Last week I also talked about the idea of printing Aquarius overseas and said it was probably the first project we'd like to fund this way. Actually, we've since realized that a different print run is even more urgent: Paper Icehouse. Kristin's got everything set up for printing a medium sized run of Paper Icehouse sets, but even though the old version is now sold out, we put this project on hold because of our emerging cashflow crisis. We need $4K to commit to this project right now: who's interested?


Other than that, we've just been plugging away as usual. We're starting to ramp up to Origins, which is now the next big event on our calendar, and we got a lot to do to get ready. (More on that later.) Alison picked up some more freelance teaching work, and we all got good check-ups from the dentist. Plus, we've been playing a lot of Volcano... I have to say, I've become pretty addicted to Kristin's new game. It's got a lot going for it: it's a "pure" Icehouse game (no equipment other than pyramids required) and it's got a wonderfully small and efficient footprint, making it great as a restaurant game (on Sunday we got stuck in the no-service section of the IHOP but we didn't really mind because the conversation was lively and we were able to play repeated games of Volcano). But most of all, it's got great gameplay, of exactly the sort I really favor: It's fast to learn, it's fun to play, and it's entirely tactical (meaning you can't do much long term strategizing, but must simply find the best move possible in the given moment that is your turn). It's also a great game for multi-taskers, since you don't have to pay any attention when it's not your turn (in fact, we have a system for keeping track of who's turn it is during slow games where one player wanders off while the other person thinks: when you take your turn, you point one of your captured pieces at the opponent's pile of pieces, uprighting his similarly placed piece afterwards, like punching a chess clock). Lastly, it's cool just because it's the first pyramid game to actually *require* both an Icehouse set and the Black Ice expansion. So if you've got that combo, give Volcano a try - you'll lava it. (Ouch!
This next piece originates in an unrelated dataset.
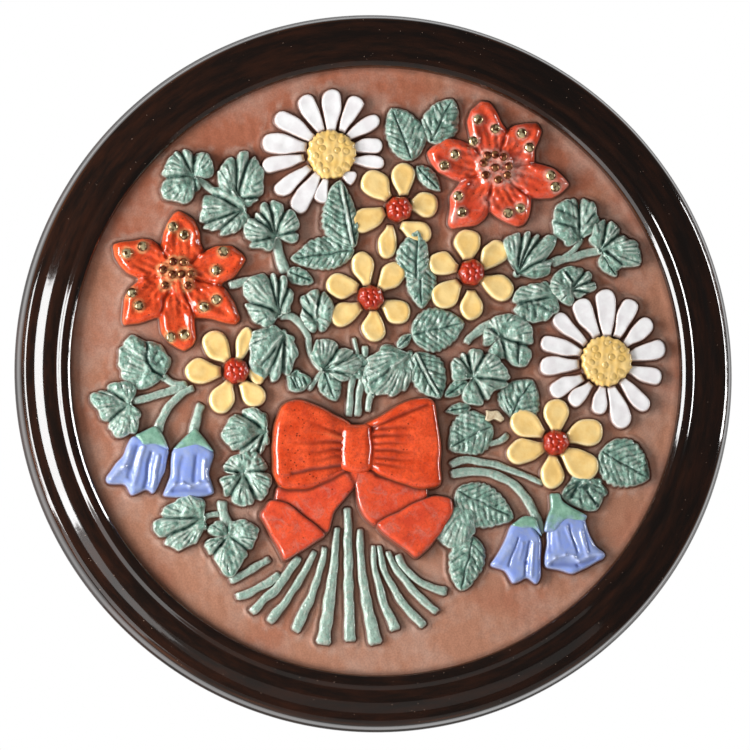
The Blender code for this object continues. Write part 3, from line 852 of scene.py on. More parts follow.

Sorry, I don't usually stoop to that sort of thing, but I just couldn't resist.)

AndyHave a great week!


New Iceland cartoonthe story so far

Thought Residue
Icehouse was passed over in this year's Mensa Awards, which are supposed to judge new games based first and foremost on originality, in favor of several lightweight party games, including Time's Up, an admittedly fun game that's nothing more than a commercially packaged version of an existing no-equipment-needed party game called Celebrities.
I see that Rio Grande will soon be releasing a game by Alan Moon called Time Pirates. Fortunately, judging from the sound of the capsule description, my new time travel game will be better than his. :-) The entire action of Time Pirates seems to be similar to what is merely a subset of my game, plus it's only for 3-5 players (Chrononauts works great with 2, and even has a solitaire option). Lastly, since it'll have a price tag of $30, I'm guessing it's a board game, not a card game.
Admitting that you're wrong is one of the hardest things in the world for people to do, particularly if what you've been doing is basically stupid and you've been doing it for a really long time.